* Begin Dataset content *

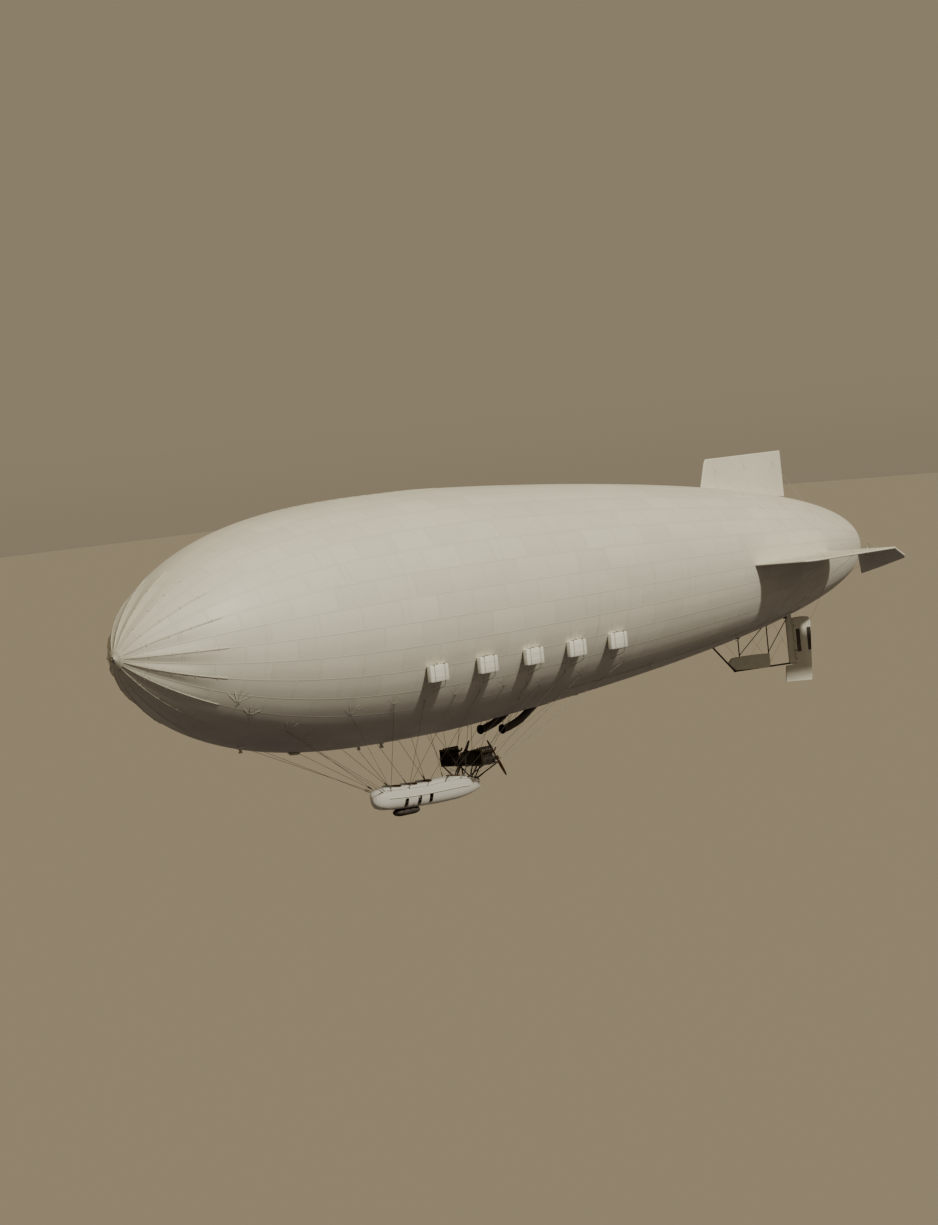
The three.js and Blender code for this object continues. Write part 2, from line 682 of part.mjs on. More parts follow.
function engine(side) {
  const y = side * ENGINE.y;
  const { front, rear, axis } = ENGINE;
  const exhaust = y + EXHAUST.out;
  const intake = y - INTAKE.out;
  const pieces = [
    // sump and crankcase, feet, camshaft casing
    box([front, y - 0.15, bearerTop + 0.10], [rear, y + 0.15, axis + 0.16]),
    box([front + 0.05, y - 0.22, bearerTop], [rear - 0.05, y + 0.22, bearerTop + 0.12]),
    box([front + 0.04, y - 0.06, -7.60], [rear - 0.04, y + 0.06, -7.48]),
    // exhaust and intake manifolds
    rod([front + 0.1, exhaust, EXHAUST.z], [rear + 0.05, exhaust, EXHAUST.z], 0.04),
    rod([front + 0.2, intake, INTAKE.z], [rear - 0.2, intake, INTAKE.z], 0.035),
    // bearing housing and propeller shaft
    rod([rear - 0.02, y, axis], [rear + 0.14, y, axis], 0.09, 16),
    rod([rear, y, axis], [PROPELLER.station + 0.05, y, axis], SHAFT_RADIUS, 16),
  ];
  const pitch = (rear - front - 2 * CYLINDERS.inset) / (CYLINDERS.count - 1);
  for (let i = 0; i < CYLINDERS.count; i += 1) {
    const s = front + CYLINDERS.inset + i * pitch;
    pieces.push(rod([s, y, axis + 0.1], [s, y, CYLINDERS.top], CYLINDERS.radius, 8));
    pieces.push(rod([s, y, EXHAUST.z], [s, exhaust, EXHAUST.z], 0.025, 4));
    pieces.push(rod([s, y, INTAKE.z], [s, intake, INTAKE.z], 0.02, 4));
  }
  return joined(pieces);
}

function radiator(side) {
  const y = side * ENGINE.y;
  const { front, rear } = RADIATOR;
  const middle = (front + rear) / 2;
  return joined([
    // core, header tank, filler, hose to the engine
    box([front, y - 0.27, bearerTop], [rear, y + 0.27, -7.62]),
    box([front - 0.02, y - 0.29, -7.66], [rear + 0.02, y + 0.29, -7.56]),
    rod([middle, y, -7.58], [middle, y, -7.50], 0.04, 10),
    rod([rear - 0.02, y + 0.05, -7.61], [ENGINE.front - GAP / MM, y + 0.05, -7.61], 0.025),
  ]);
}

// Propeller with two twisted blades on a hub that is bored from its front
const BLADE_SIDES = 8;
const BLADE_PITCH = 0.62; // advance in one turn
const HUB_HALF = 0.07;
const BORE_END = 0.055; // how far behind the hub's middle the bore stops
const bladeRows = [
  // share of the radius, chord, thickness
  [0.00, 0.10, 0.075],
  [0.12, 0.11, 0.068],
  [0.30, 0.16, 0.058],
  [0.50, 0.17, 0.047],
  [0.70, 0.15, 0.036],
  [0.88, 0.11, 0.026],
  [1.00, 0.05, 0.019],
];

function propeller(side) {
  const { station, radius } = PROPELLER;
  const blade = (sign) => loft(bladeRows.map(([share, chord, thick]) => {
    const reach = share * radius;
    const twist = Math.atan(BLADE_PITCH / (2 * Math.PI * Math.max(reach, 0.14))) * -side * sign;
    return Array.from({ length: BLADE_SIDES }, (_, i) => {
      const turn = (2 * Math.PI * i) / BLADE_SIDES;
      const along = Math.cos(turn) * chord / 2;
      const across = Math.sin(turn) * thick / 2;
      const s = station + along * Math.sin(twist) + across * Math.cos(twist);
      const y = along * Math.cos(twist) - across * Math.sin(twist);
      return place(s, y, sign * reach);
    });
  }));
  const hub = rod([station - HUB_HALF, 0, 0], [station + HUB_HALF, 0, 0], PROPELLER.hub, 16);
  const bore = rod([station - 0.1, 0, 0], [station + BORE_END, 0, 0], PROPELLER.bore, 16);
  const whole = joined([blade(1), blade(-1), hub]).subtract(bore);
  const centre = place(0, side * ENGINE.y, ENGINE.axis);
  return whole.rotate([side * PROPELLER.lean, 0, 0]).translate([0, centre.y, centre.z]);
}

for (const [label, side] of [['port', 1], ['starboard', -1]]) {
  add(`${label}_engine`, engine(side), 'engine');
  add(`${label}_radiator`, radiator(side), 'copper');
  add(`${label}_propeller`, propeller(side), 'wood');
}

// Oil and water tank between the engines, on two cradles that sit on the bearers
const cradle = (station) => box([station, -0.32, bearerTop], [station + 0.12, 0.32, -8.1]);
const serviceTank = joined([
  rod([23.98, 0, -8.02], [25.02, 0, -8.02], 0.30, 20),
  cradle(24.10),
  cradle(24.76),
  rod([24.4, 0, -7.74], [24.4, 0, -7.66], 0.06, 12),
]);
add('service_tank', serviceTank, 'engine');

// Main stays from the car and the engine mount to patches low on the envelope
const STAY_RADIUS = 0.008;
const PATCH = { half: 0.22, lift: 0.03, radius: 0.02 };
const STAY_LUG = { radius: 0.025, below: 0.05, above: 0.08 };
const stays = [
  // lower station, y, z, upper station, angle up from the bottom of the envelope in degrees
  [17.60, 0.64, -8.86, 14.0, 50],
  [18.90, 0.72, -8.91, 18.5, 50],
  [21.70, 0.72, -8.94, 22.3, 50],
  [24.50, 1.46, BEARER_Z + BEARER_RADIUS + STAY_LUG.below + GAP / MM, 27.5, 50],
];

function stay([station, y, z, upper, degrees], side) {
  const angle = THREE.MathUtils.degToRad(degrees);
  const out = radiusAt(upper) + PATCH.lift;
  const top = (shift) => [upper + shift, side * out * Math.sin(angle), -out * Math.cos(angle)];
  const bar = rod(top(-PATCH.half), top(PATCH.half), PATCH.radius);
  const wire = rod([station, side * y, z + 0.04], top(0), STAY_RADIUS);
  const [low, high] = [z - STAY_LUG.below, z + STAY_LUG.above];
  const lug = rod([station, side * y, low], [station, side * y, high], STAY_LUG.radius);
  return joined([wire, bar, lug]).subtract(carSpace);
}

for (const [label, side] of [['port', 1], ['starboard', -1]]) {
  stays.forEach((row, i) => add(`${label}_stay_${i + 1}`, stay(row, side), 'cable'));
}

// Gas valves under the belly
const VALVE = { radius: 0.26, half: 0.10 };
for (const [label, station] of [['forward', 11.5], ['aft', 33.5]]) {
  const z = -radiusAt(station);
  const drum = rod([station, 0, z + VALVE.half], [station, 0, z - VALVE.half], VALVE.radius, 16);
  add(`${label}_valve`, drum.subtract(hullSpace), 'paint');
}

export default airship;
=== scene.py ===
# Looks of a two-engined non-rigid airship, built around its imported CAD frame.
# Sizes are real metres on the full-size airship, as (station aft of the nose, y to port, z up from the axis).
# place() turns them into the 1:2 model's frame, with +X to the nose.
from math import asin, atan, atan2, copysign, cos, exp, hypot, pi, radians, sin, sqrt

import bmesh
import bpy
from mathutils import Matrix, Vector


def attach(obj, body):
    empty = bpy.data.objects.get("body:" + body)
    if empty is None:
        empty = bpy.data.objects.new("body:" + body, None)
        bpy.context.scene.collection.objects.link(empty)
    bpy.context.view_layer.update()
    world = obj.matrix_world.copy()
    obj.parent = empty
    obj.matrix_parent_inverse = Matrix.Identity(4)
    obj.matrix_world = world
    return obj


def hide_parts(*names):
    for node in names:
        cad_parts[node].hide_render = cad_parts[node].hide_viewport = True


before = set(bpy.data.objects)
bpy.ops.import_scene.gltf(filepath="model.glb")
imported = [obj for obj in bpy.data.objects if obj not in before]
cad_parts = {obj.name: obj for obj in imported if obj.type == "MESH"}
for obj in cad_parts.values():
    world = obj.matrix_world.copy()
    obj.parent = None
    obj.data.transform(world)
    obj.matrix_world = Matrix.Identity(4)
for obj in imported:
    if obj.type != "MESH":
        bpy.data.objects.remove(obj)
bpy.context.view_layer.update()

SCALE = 0.5
BUOYANCY_STATION = 26.8
LENGTH = 60.35
RADIUS = 6.40
WIDEST = 0.36
NOSE_POWERS = (3.5, 0.74)
TAIL_POWERS = (1.25, 0.41)
SKIN_INSET = 0.006
BATTEN_COUNT = 16
GORES = 32
FOLD_DEPTH = 0.14
GORE_FULLNESS = 0.006
SIDES = (("port", 1), ("starboard", -1))
# directions as (aft, to port, up)
AFT, FORWARD, PORT = (1, 0, 0), (-1, 0, 0), (0, 1, 0)
UP, DOWN = (0, 0, 1), (0, 0, -1)


def place(point):
    s, y, z = point
    return Vector(((BUOYANCY_STATION - s) * SCALE, y * SCALE, z * SCALE))


def lerp_table(rows, x):
    """Value at x of a table of (x, value), straight between its rows."""
    if x <= rows[0][0]:
        return rows[0][1]
    for (x0, v0), (x1, v1) in zip(rows, rows[1:]):
        if x <= x1:
            return v0 if x1 == x0 else v0 + (v1 - v0) * (x - x0) / (x1 - x0)
    return rows[-1][1]


def smooth_step(low, high, x):
    t = min(max((x - low) / (high - low), 0.0), 1.0)
    return t * t * (3 - 2 * t)


# Camera and studio

def make_camera():
    yaw, pitch, roll = -0.839720, -0.053527, -0.099299
    where = (119.1286, 129.8495, 9.9623)  # real metres forward of the nose, to port and up
    focal_px, long_side_px, sensor = 3665.0, 1225.0, 36.0
    ahead = Vector((cos(pitch) * sin(yaw), -cos(pitch) * cos(yaw), sin(pitch)))
    right = ahead.cross(Vector(UP)).normalized()
    up = right.cross(ahead)
    right_rolled = cos(roll) * right + sin(roll) * up
    up_rolled = cos(roll) * up - sin(roll) * right
    data = bpy.data.cameras.new("camera")
    data.sensor_width = sensor
    data.lens = focal_px * sensor / long_side_px
    data.clip_start = 1.0
    data.clip_end = 3000.0
    camera = bpy.data.objects.new("camera", data)
    bpy.context.scene.collection.objects.link(camera)
    turn = Matrix((right_rolled, up_rolled, -ahead)).transposed().to_4x4()
    camera.matrix_world = Matrix.Translation(place((-where[0], where[1], where[2]))) @ turn
    bpy.context.scene.camera = camera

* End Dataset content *

- **Your task**
Print exactly the lines from the one containing "under the belly" to the one containing "bpy.data.objects.remove(obj)", both included, and nothing else.

- **The output**
// Gas valves under the belly
const VALVE = { radius: 0.26, half: 0.10 };
for (const [label, station] of [['forward', 11.5], ['aft', 33.5]]) {
  const z = -radiusAt(station);
  const drum = rod([station, 0, z + VALVE.half], [station, 0, z - VALVE.half], VALVE.radius, 16);
  add(`${label}_valve`, drum.subtract(hullSpace), 'paint');
}

export default airship;
=== scene.py ===
# Looks of a two-engined non-rigid airship, built around its imported CAD frame.
# Sizes are real metres on the full-size airship, as (station aft of the nose, y to port, z up from the axis).
# place() turns them into the 1:2 model's frame, with +X to the nose.
from math import asin, atan, atan2, copysign, cos, exp, hypot, pi, radians, sin, sqrt

import bmesh
import bpy
from mathutils import Matrix, Vector


def attach(obj, body):
    empty = bpy.data.objects.get("body:" + body)
    if empty is None:
        empty = bpy.data.objects.new("body:" + body, None)
        bpy.context.scene.collection.objects.link(empty)
    bpy.context.view_layer.update()
    world = obj.matrix_world.copy()
    obj.parent = empty
    obj.matrix_parent_inverse = Matrix.Identity(4)
    obj.matrix_world = world
    return obj


def hide_parts(*names):
    for node in names:
        cad_parts[node].hide_render = cad_parts[node].hide_viewport = True


before = set(bpy.data.objects)
bpy.ops.import_scene.gltf(filepath="model.glb")
imported = [obj for obj in bpy.data.objects if obj not in before]
cad_parts = {obj.name: obj for obj in imported if obj.type == "MESH"}
for obj in cad_parts.values():
    world = obj.matrix_world.copy()
    obj.parent = None
    obj.data.transform(world)
    obj.matrix_world = Matrix.Identity(4)
for obj in imported:
    if obj.type != "MESH":
        bpy.data.objects.remove(obj)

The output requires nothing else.